Apple's AI smart glasses have been delayed to late 2027 from an earlier expectation of early 2027, with Bloomberg citing development bumps. The product remains a strategic priority for Tim Cook and incoming CEO John Ternus, and is expected to feature cameras, microphones, speakers, and multimodal AI via Siri. The update is negative mainly because it pushes back a key roadmap item, though the news is unlikely to move Apple shares materially on its own.

Analysis

This is a near-term de-risking event for the wearables/AI-glasses narrative: the market has been assigning some probability to a 2026-27 catalyst, and the delay pushes monetization and category validation further out. The second-order effect is that Apple is effectively conceding that the product is not yet ready to create a meaningful installed base, which reduces pressure on competitors to defend share with aggressive pricing or marketing over the next 6-12 months.

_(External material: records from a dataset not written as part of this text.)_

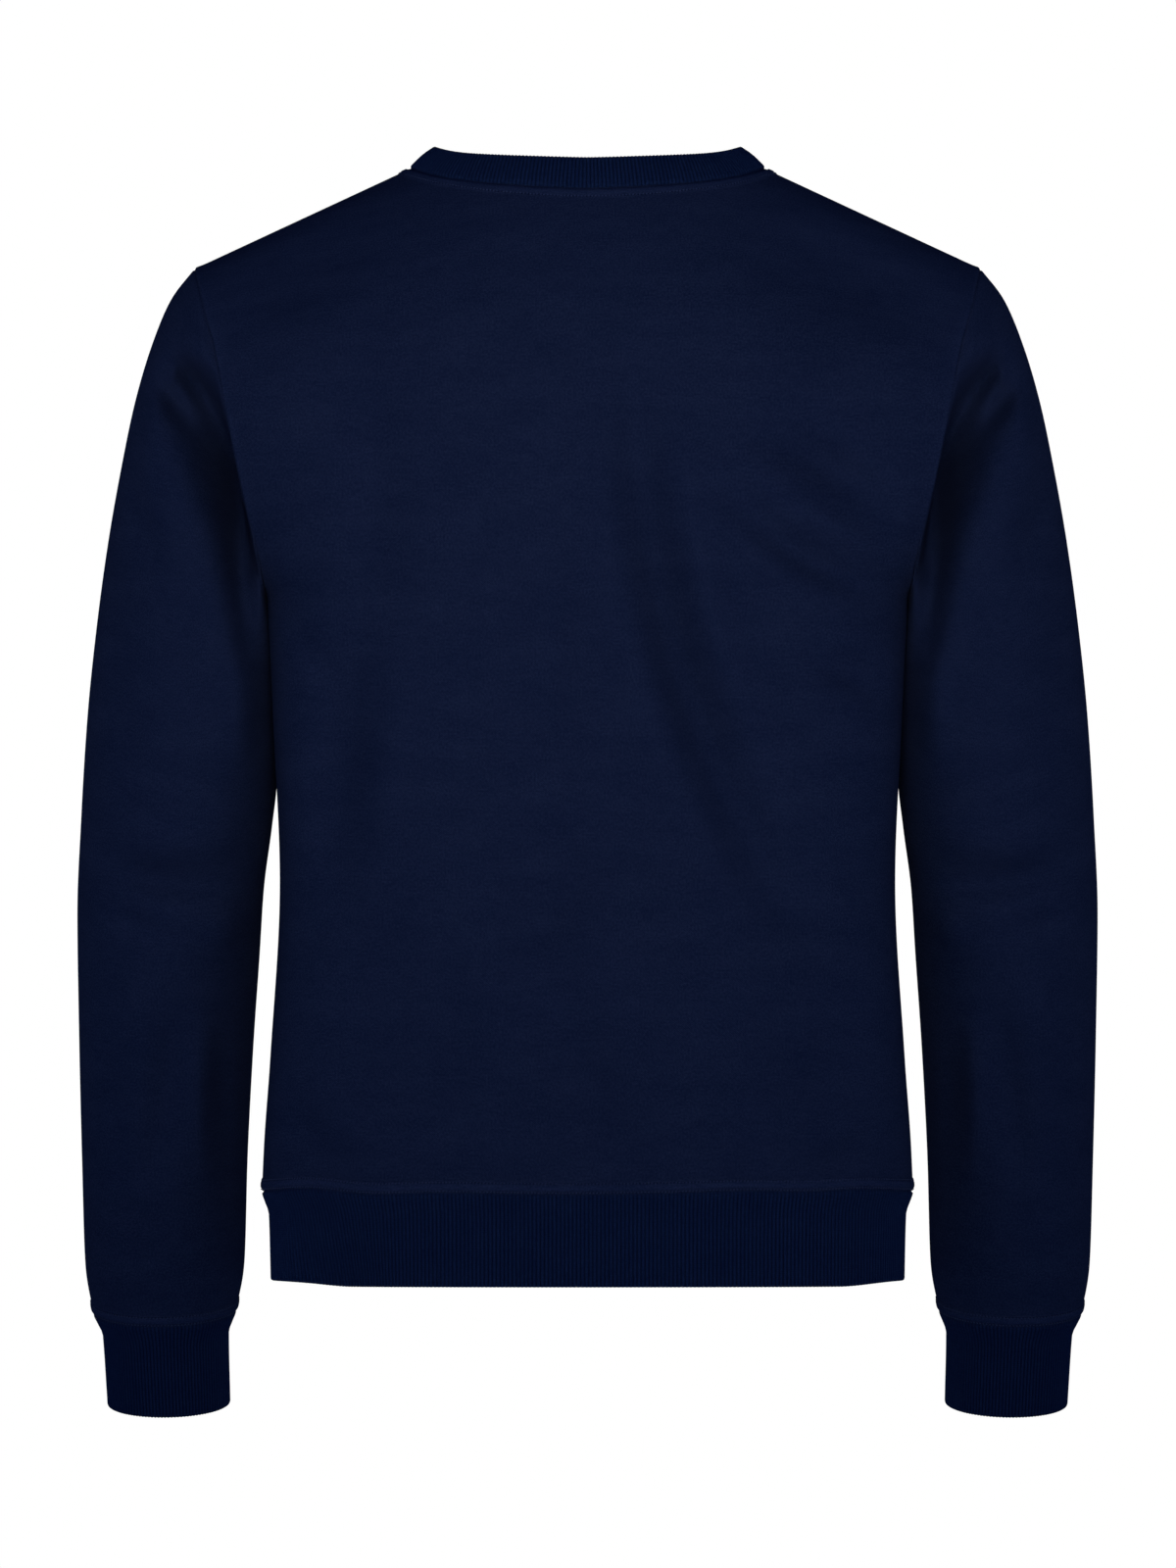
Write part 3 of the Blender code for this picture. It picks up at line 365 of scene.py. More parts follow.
def through(knots, values, at):
    """Cubic through the values at the knots, which never rises or falls past them."""
    knots, values = np.asarray(knots, float), np.asarray(values, float)
    step = np.diff(knots)
    rise = np.diff(values) / step
    slope = np.empty_like(values)
    same_way = rise[:-1] * rise[1:] > 0
    total = np.where(same_way, rise[:-1] + rise[1:], 1.0)
    slope[1:-1] = np.where(same_way, 2 * rise[:-1] * rise[1:] / total, 0.0)
    slope[0], slope[-1] = rise[0], rise[-1]
    at = np.clip(at, knots[0], knots[-1])
    i = np.clip(np.searchsorted(knots, at) - 1, 0, len(step) - 1)
    t = (at - knots[i]) / step[i]
    start = values[i] * (1 + 2 * t) * (1 - t) ** 2 + slope[i] * step[i] * t * (1 - t) ** 2
    end = values[i + 1] * t**2 * (3 - 2 * t) - slope[i + 1] * step[i] * t**2 * (1 - t)
    return start + end


def unit(vectors):
    """The vectors at length one."""
    length = np.linalg.norm(vectors, axis=-1, keepdims=True)
    return vectors / np.maximum(length, TINY)


def smoothstep(t):
    """0 to 1, level at both ends."""
    t = np.clip(t, 0.0, 1.0)
    return t * t * (3 - 2 * t)


def hump(distance, half_width):
    """1 at no distance, and down to nothing over about two half widths."""
    return np.exp(-((distance / half_width) ** 2))


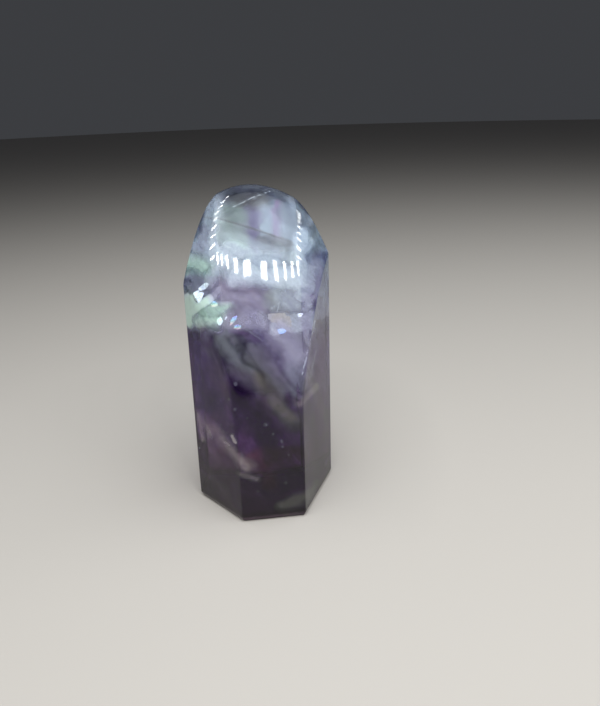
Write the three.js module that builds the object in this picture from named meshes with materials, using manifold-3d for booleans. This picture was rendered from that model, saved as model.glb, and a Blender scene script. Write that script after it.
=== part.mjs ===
// A polished fluorite freeform: one natural stone, ground to a leaning six-sided column
// with a flat foot and a smooth domed crown that falls from a high back rim to the front.
// Millimetres, +Z up, front towards -Y.
import * as THREE from 'three';
import { mergeVertices } from 'three/addons/utils/BufferGeometryUtils.js';
import Module from 'manifold-3d';

// ---- Driving dimensions ----
const height = 66.4; // foot to the crest of the crown

// The six corners of the column at the foot, before its edges are softened,
// counter-clockwise from the left one.
const corners = [
  [-15.5, 0.2], // left
  [-7.4, -12.3], // front left
  [6.0, -13.4], // front right
  [15.5, 1.9], // right
  [9.3, 13.3], // back right
  [-6.4, 12.2], // back left
];
const lean = { right: 0.015, back: 0.045 }; // sideways run of the column for each mm of rise

const arris = 0.7; // length taken off each side at a corner by its rounded edge
const footBevel = { width: 0.5, height: 1.0 };

// The crown is one blunt cone with an elliptical section: its flanks run nearly straight and
// its tip is rounded. steepness is the slope that the flanks tend to in each direction.
const crown = {
  crest: { x: 1.1, y: 14.8 },
  steepness: { x: 1.64, y: 2.43 },
  bluntness: 39.6,
};

// ---- Facets of the curved surfaces ----
const arrisSteps = 3;
const crownSectors = 120;
const crownRings = 28;
const mergeTolerance = 1e-4; // points closer than this are one corner of the mesh

// ---- Column ----
// The foot outline, with each corner replaced by a short curve that starts and ends
// at the arris length from it.
function footOutline() {
  const outline = new THREE.Shape();
  const points = corners.map(([x, y]) => new THREE.Vector2(x, y));
  points.forEach((corner, i) => {
    const before = points[(i + points.length - 1) % points.length];
    const after = points[(i + 1) % points.length];
    const start = before.clone().sub(corner).setLength(arris).add(corner);
    const end = after.clone().sub(corner).setLength(arris).add(corner);
    if (i === 0) outline.moveTo(start.x, start.y);
    else outline.lineTo(start.x, start.y);
    outline.quadraticCurveTo(corner.x, corner.y, end.x, end.y);
  });
  outline.closePath();
  return outline;
}

// A shear that moves each level of the column sideways in proportion to its height.
function leaning() {
  return new THREE.Matrix4().set(
    1, 0, lean.right, 0,
    0, 1, lean.back, 0,
    0, 0, 1, 0,
    0, 0, 0, 1,
  );
}

// The column stands on its bevelled foot at z = 0 and ends above the crest.
function column() {
  const geometry = new THREE.ExtrudeGeometry(footOutline(), {
    depth: height,
    curveSegments: arrisSteps,
    bevelEnabled: true,
    bevelThickness: footBevel.height,
    bevelSize: footBevel.width,
    bevelOffset: -footBevel.width,
    bevelSegments: 1,
  });
  geometry.translate(0, 0, footBevel.height);
  geometry.applyMatrix4(leaning());
  return geometry;
}

// ---- Crown ----
// How far the crown has dropped below its crest at a given reach from it.
// Reach is the plan distance in each direction times the steepness there.
function drop(reach) {
  return Math.hypot(crown.bluntness, reach) - crown.bluntness;
}

// The longest reach from the crest to any corner of the column.
function longestReach() {
  const { crest, steepness } = crown;
  const reaches = corners.map(([x, y]) =>
    Math.hypot((x - crest.x) * steepness.x, (y - crest.y) * steepness.y));
  return Math.max(...reaches);
}

// Everything under the crown's surface, wider than the column and deeper than its foot.
function underCrown() {
  const margin = 1.1;
  const rim = longestReach() * margin;
  const floor = -height * margin;
  const profile = [new THREE.Vector2(0, floor), new THREE.Vector2(rim, floor)];
  for (let ring = crownRings; ring >= 0; ring -= 1) {
    const reach = (rim * ring) / crownRings;
    profile.push(new THREE.Vector2(reach, -drop(reach)));
  }
  const geometry = new THREE.LatheGeometry(profile, crownSectors);
  geometry.rotateX(Math.PI / 2);
  geometry.scale(1 / crown.steepness.x, 1 / crown.steepness.y, 1);
  geometry.translate(crown.crest.x, crown.crest.y, height);
  return geometry;
}

// ---- Solids ----
const wasm = await Module();
wasm.setup();

function toSolid(geometry) {
  const bare = geometry.clone();
  bare.deleteAttribute('normal');
  bare.deleteAttribute('uv');
  const merged = mergeVertices(bare, mergeTolerance);
  return new wasm.Manifold(new wasm.Mesh({
    numProp: 3,
    vertProperties: new Float32Array(merged.attributes.position.array),
    triVerts: new Uint32Array(merged.index.array),
  }));
}

function toGeometry(solid) {
  const { vertProperties, triVerts } = solid.getMesh();
  const geometry = new THREE.BufferGeometry();
  geometry.setAttribute('position', new THREE.BufferAttribute(vertProperties, 3));
  geometry.setIndex(new THREE.BufferAttribute(triVerts, 1));
  return geometry;
}

// The origin is on the foot, under the middle of the whole stone.
function centred(geometry) {
  geometry.computeBoundingBox();
  const middle = geometry.boundingBox.getCenter(new THREE.Vector3());
  geometry.translate(-middle.x, -middle.y, 0);
  geometry.computeVertexNormals();
  return geometry;
}

// ---- The stone ----
const fluorite = new THREE.MeshStandardMaterial({
  color: 0x5a4a7a,
  roughness: 0.08,
  metalness: 0,
});

const stoneSolid = toSolid(column()).intersect(toSolid(underCrown()));
const stone = new THREE.Mesh(centred(toGeometry(stoneSolid)), fluorite);
stone.name = 'fluorite_stone';

const part = new THREE.Group();
part.add(stone);

export default part;
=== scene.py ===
import math

import bpy
import numpy as np
from mathutils import Matrix, Vector
from mathutils.bvhtree import BVHTree


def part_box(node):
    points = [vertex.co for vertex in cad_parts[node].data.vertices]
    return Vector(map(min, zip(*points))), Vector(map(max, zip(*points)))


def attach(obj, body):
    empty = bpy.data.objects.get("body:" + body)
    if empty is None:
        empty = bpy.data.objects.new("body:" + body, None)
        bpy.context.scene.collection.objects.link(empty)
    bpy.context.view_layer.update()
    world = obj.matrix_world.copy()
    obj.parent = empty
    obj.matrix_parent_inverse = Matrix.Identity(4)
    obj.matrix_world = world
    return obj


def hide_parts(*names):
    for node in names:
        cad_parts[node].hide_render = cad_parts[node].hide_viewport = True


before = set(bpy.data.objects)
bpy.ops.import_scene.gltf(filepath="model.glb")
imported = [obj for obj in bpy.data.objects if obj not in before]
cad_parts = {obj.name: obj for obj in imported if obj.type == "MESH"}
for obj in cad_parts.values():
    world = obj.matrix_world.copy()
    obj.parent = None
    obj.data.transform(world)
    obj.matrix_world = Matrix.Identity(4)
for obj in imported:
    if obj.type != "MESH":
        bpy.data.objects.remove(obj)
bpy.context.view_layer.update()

MM = 0.001  # of a metre, the unit of the scene
NODE = "fluorite_stone"
IOR = 1.434  # of fluorite

# ---- The stone's own sizes, in millimetres, before it is moved to the middle of its CAD box ----
HEIGHT = 66.4
# The corners of the foot, from the left one counter-clockwise, before the edges are softened.
CORNERS = [(-15.5, 0.2), (-7.4, -12.3), (6.0, -13.4), (15.5, 1.9), (9.3, 13.3), (-6.4, 12.2)]
LEAN = np.array([0.015, 0.045])  # sideways run of the column for each millimetre of rise
BEVEL_WIDTH, BEVEL_HEIGHT = 0.5, 1.0  # round the foot
# The crown is one blunt cone with an elliptical section: its flanks run nearly straight and its
# tip is rounded. STEEPNESS is the slope that the flanks tend to, sideways and backwards.
CREST = np.array([1.1, 14.8])
STEEPNESS = np.array([1.64, 2.43])
BLUNTNESS = 39.6

# How far two neighbouring surfaces run into each other where they meet.
ARRIS_SOFTNESS = 0.25
FOOT_SOFTNESS = 0.12
# The front left arris is crisp at the foot. It widens between these two heights.
FRONT_LEFT_SOFTNESS = 1.6
FRONT_LEFT_CRISP, FRONT_LEFT_WIDE = 12.0, 26.0
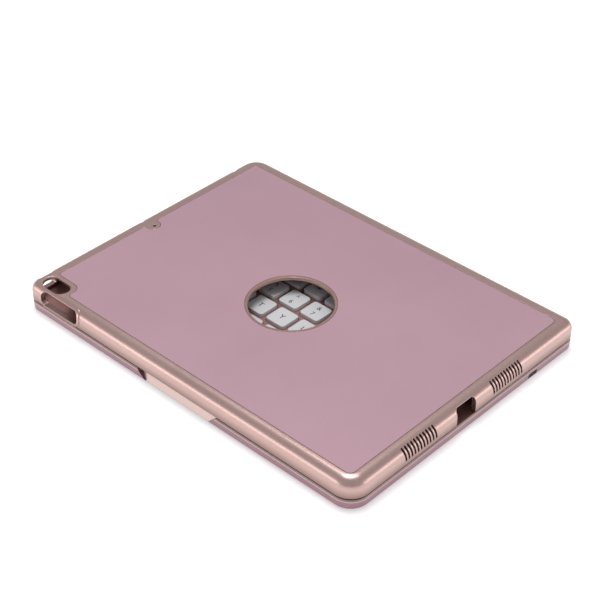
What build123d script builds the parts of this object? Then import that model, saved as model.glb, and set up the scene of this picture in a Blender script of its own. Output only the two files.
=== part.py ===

The bigger implication is supply chain sequencing. If Apple slips, component vendors tied to low-power cameras, micro-displays, audio, and custom silicon may see a longer runway of prototype demand but a slower transition to volume orders. That tends to favor incumbents with diversified AR/VR exposure over pure-play suppliers that were expecting a sharp ramp; in practice, the market usually overprices the first-volume beneficiary and underprices the duration risk for the broader ecosystem.

For Apple, the delay is not a fundamental thesis breaker, but it does extend the gap between AI narrative and product delivery. In the next 3-9 months, the stock is more likely to trade on capital returns and iPhone cycle optics than on this project; however, a further slip or evidence of technical constraints would reinforce the view that Apple’s AI monetization is still product-led rather than model-led. Conversely, any credible pre-launch developer ecosystem or health-feature preview could quickly re-rate the optionality because the addressable market is much larger if the glasses become a daily-use device rather than a niche accessory.

The contrarian angle is that the delay may actually improve the eventual product-market fit: a late launch into a more mature multimodal AI stack and better battery/display components could make the product far more viable than an earlier, compromised release. That means the current reaction may be too dismissive of the long-dated call option embedded in the roadmap, especially if Apple uses the extra time to integrate health workflows that create stickiness and justify premium pricing.